Keir Hardie said people's heads were turned by Westminster “the best men's club in Europe” and often “forgot why they were there and who put them there”. That is as true now as it was when he made the observation. It really hasn't changed much at all. Over a hundred years after an Act was passed decreeing the House of Lords would be determined by popular mandate, this has yet again failed to materialise. The precedents, habits and traditions of the way Westminster conducts itself are maintained as if it were a political museum. I really wish it was. The power at Westminster comes from the Crown in Parliament and the royal prerogative powers placed with the Prime Minister and Privy Council. These are not democratic powers, they're autocratic and monarchic and they are not relative to the electoral mandate gained or as in the current situation, not gained, at the ballot box. The power available to whomsoever manoeuvres into Number 10 is unaccountable and corrupting. Currently we have King Dave and he alone can decide to do a U-turn, or not, to have a yacht, or not, to alone bring in a policy when no-one else in the cabinet agrees with it, as he did recently with minimum alcohol pricing for England and Wales. The royal prerogative powers are wielded to suit, for instance were extended to expel the Chagos islanders in 1962. This was deemed unlawful by the High Court in 2000 so the Labour government used royal prerogative power to issue an Order in Council to achieve the same effect and won their appeal in the Lords after this was also found unlawful. The royal prerogative powers enable writing of law, going to war etc without reference to parliament. It is supposed to be constrained by constitutional convention but as we have no written constitution the conventions have been described as “whatever the government wants them to be”. It's a right royal stitch up of the people, who are not being properly represented and are not in any kind of proper control of government. 'The power to make great changes' may be deeply desired by people with altruistic motives, but also by those with completely avaricious ones. It's far too arbitrary. The people still have all the power of a hereditary establishment against them – Cameron, Osborne and Johnson are all from families who were in the same kind of position hundreds of years ago. That is neither natural nor healthy.
In the game of Westminster power-grab it is 80 or so seats in what is termed 'Middle England' which hold the keys to the castle, these are the voters yenned for and courted with policies, image and rhetoric. The bare-faced cheek and mummery of Ed Miliband one day in Glasgow referencing Hardie to promote Scottish Labour and then a day or so later issuing a fawning congratulations to monarchy for being in an unelected position propping up this rotten system for 60 inglorious years.

During the passage of the Scotland Bill at Westminster, Labour MP Dennis Canavan tried to get the requirement for an oath at the Scottish Parliament replaced with an affirmation “I do hereby acknowledge the sovereign right of the Scottish people to determine the form of Government best suited to their needs, and, do hereby declare and pledge that in all our actions and deliberations their interests shall be paramount.” Westminster did not pass it. Rejected as a Holyrood candidate by New Labour despite 97% support from his local party, he stood as an Independent Labour candidate and was expelled from the party. He got the biggest majorities in the Scottish Parliament both times he stood. He now supports the Yes campaign. He is the kind of Scottish Labour party we want and need, now.

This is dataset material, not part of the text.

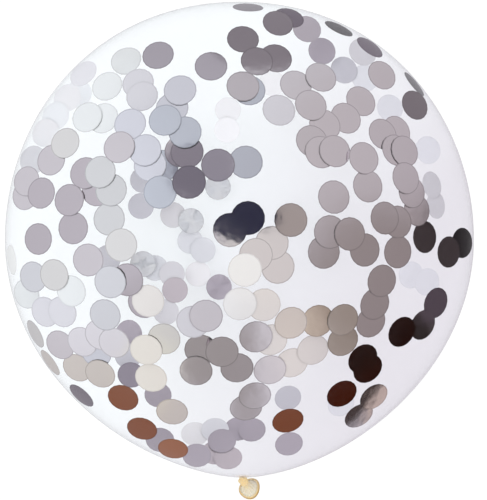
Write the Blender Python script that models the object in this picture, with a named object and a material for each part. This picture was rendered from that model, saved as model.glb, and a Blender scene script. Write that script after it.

The SNP I know contains some honourable and good people but some of us could never join a party identifying as 'nationalist' as we feel, and Scotland is really, internationalist. I also do not trust the leadership of the SNP who seem happy to fudge issues and allow misconceptions to go unchallenged, primarily that they can decree now what will be so in an independent Scotland. The SNP will most likely crumble in independent Scotland, there will certainly be splitting off and if they called themselves the Scottish Independence Party and declared the truth, that they are not likely to be in the same popular position ever again as they are in this period of advancing towards independence, but they are happy and willing to fall on their swords for the greater goal, they would be unanswerable. This may be difficult for those who have stalked the corridors of Westminster's unaccountable power and centuries of very old money, but if they want a place of real note in history they should bite the bullet, and certainly forget about trying to inveigle any royal prerogative powers into independent Scotland.
The current rump Scottish Labour Party leadership bemoan that the SNP leadership have Scotland on pause while they play games, but the situation with the Westminster political system, which is hung together on a dodgy deal done with monarchy centuries ago, is that it effectively has democracy on pause and has done for quite some time, for people all over these islands. We can do better than that and our move may be the catalyst for change in other countries too.

If we let the people speak they will, but we have to give them the choice to choose. Currently on the monarchy the SNP and Labour offer no difference – the Jubilee debate saw republican after republican in the SNP getting up in the chamber at Holyrood to make fawning comments on monarchy. The party of Keir Hardie were the same. Why do they do that? What are they afraid of or who are they trying to play games with – is it the institution of monarchy, or the people of Scotland?

We should lay our cards on the table. Set a clear agenda which sets out the removal of this anachronism. Offer the Windsors citizenship in an independent Scotland and the human rights to vote, stand for election and determine their own destiny. If they don't like that, Hell mend them and cheerio to them.
If we make a party which offers the people what they actually really do want, they will go for it. Stop trying to hoodwink and second-guess the public. Tell them the truth and let them choose, that's what this is all about after all.